Cuando bajan los salarios
Leonardo Garnier

Leonardo Garnier
La República, 10/4/91
El razonamiento parece bastante sencillo: para estabilizar la balanza comercial, hay que fomentar las exportaciones y frenar las importaciones. Para ello –nos dicen—lo que se necesita es devaluar el colón. Al devaluar, el precio en dólares de nuestras exportaciones baja, y el precio en colones de nuestras importaciones sube. En consecuencia –se espera—las primeras aumentarán y las segundas se contraerán.
Puesto así, esto es tan cierto como que quien no tiene plata no puede comprar o, como dirían mis colegas economistas, no puede demandar bienes y servicios. Eso es precisamente lo que se busca: que la gente no tenga mucha plata para que no pueda demandar muchos bienes importados (de paso tampoco podrá demandar bienes producidos en el país). Esta política, hay que reconocerlo, funciona: al reducir la demanda interna, reduce los desequilibrios existentes.
Sin embargo, tiene un problema: si los salarios nominales crecen de acuerdo con la inflación, de manera que los trabajadores no pierdan poder adquisitivo, se anularía el efecto buscado con la devaluación. Así, en este enfoque, la contracción de la demanda interna y las importaciones depende, fundamentalmente, de la contracción de los salarios reales. En buen español, el éxito de esta política económica parecería depender del fracaso de la política social.
¿Qué pasa mientras tanto con la demanda externa? Y, sobre todo ¿qué pasa con la capacidad productiva nacional, con nuestra oferta exportable? El argumento neoliberal parece contundente: con la devaluación y la reducción de los salarios reales el país se reencontraría con sus verdaderas ventajas comparativas, volvería a ser competitivo en los mercados internacionales, sus exportaciones crecerían, y su balanza de pagos se mantendría en equilibrio.

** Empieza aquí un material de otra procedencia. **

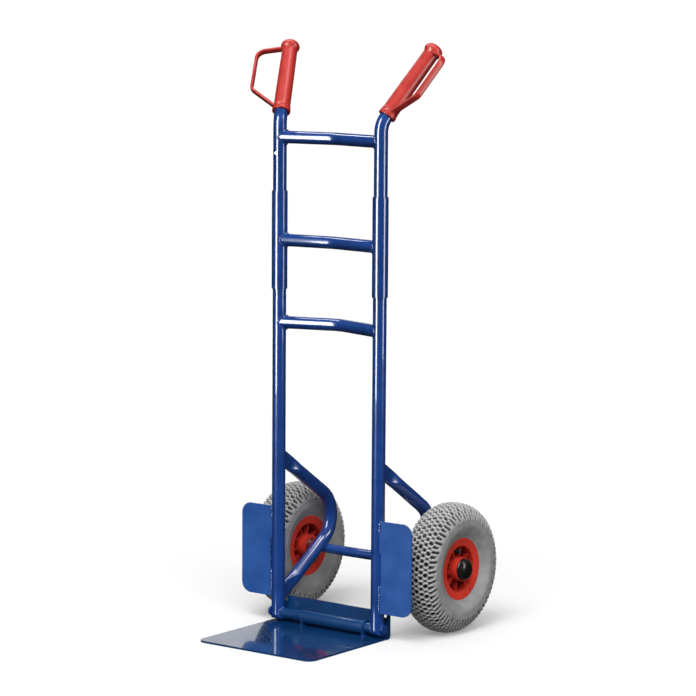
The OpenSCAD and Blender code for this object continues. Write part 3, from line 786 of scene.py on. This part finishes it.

Pero ¿permitiría esto una mejora sistemática de las condiciones de vida de la población? Costa Rica ya se planteaba esta pregunta hace más de cuarenta años, cuando Figueres anunciaba al país su política de salarios crecientes. ¿Qué habría pasado en Estados Unidos –se preguntaba—si los sindicatos y los gobiernos de ese país no hubiesen impulsado una política de salarios crecientes? En tal caso –decía don Pepe—Estados Unidos “no sería un país industrial en la escala en que lo es hoy, ni en nada que se le asemeje (...). Los sueldos bajos hubieran mantenido al pueblo en normas de vida modestas; no habría habido capacidad de consumo para los productos industriales. La industria no habría procurado el adelanto científico. La ciencia se hubiera quedado en los laboratorios, y apenas si hubieran podido construirse unos pocos millares de radiorreceptores, unas cuantas refrigeradoras, algunos automóviles, por los métodos de la producción en pequeña escala, para unas cuantas familias privilegiadas, dueñas de la poca riqueza producida por la nación”. En fin, en ausencia de una política de salarios crecientes, los trabajadores actuales de los Estados Unidos “estarían viviendo igual, o poco mejor, que los de la América Latina”.
Y es que, en efecto, cuando los salarios no suben –o peor, cuando bajan—las ventajas comparativas que encuentra el país son las ventajas comparativas de la pobreza. Las inversiones que se atraen son aquellas que, para producir, usan mucha mano de obra a bajo costo, muy poco trabajo calificado, mucha materia prima importada y pocos insumos fabricados en el país. En pocas palabras, son inversiones que, si bien pueden aportar empleo y divisas en el corto plazo, lo hacen hipotecando el mediano y largo plazo del desarrollo nacional.
Con esta política, la economía nacional puede alcanzar la estabilidad, y los costarricenses siempre tendrán empleo... siempre, claro está, que estén dispuestos a trabajar por menos centavos de dólar que los demás.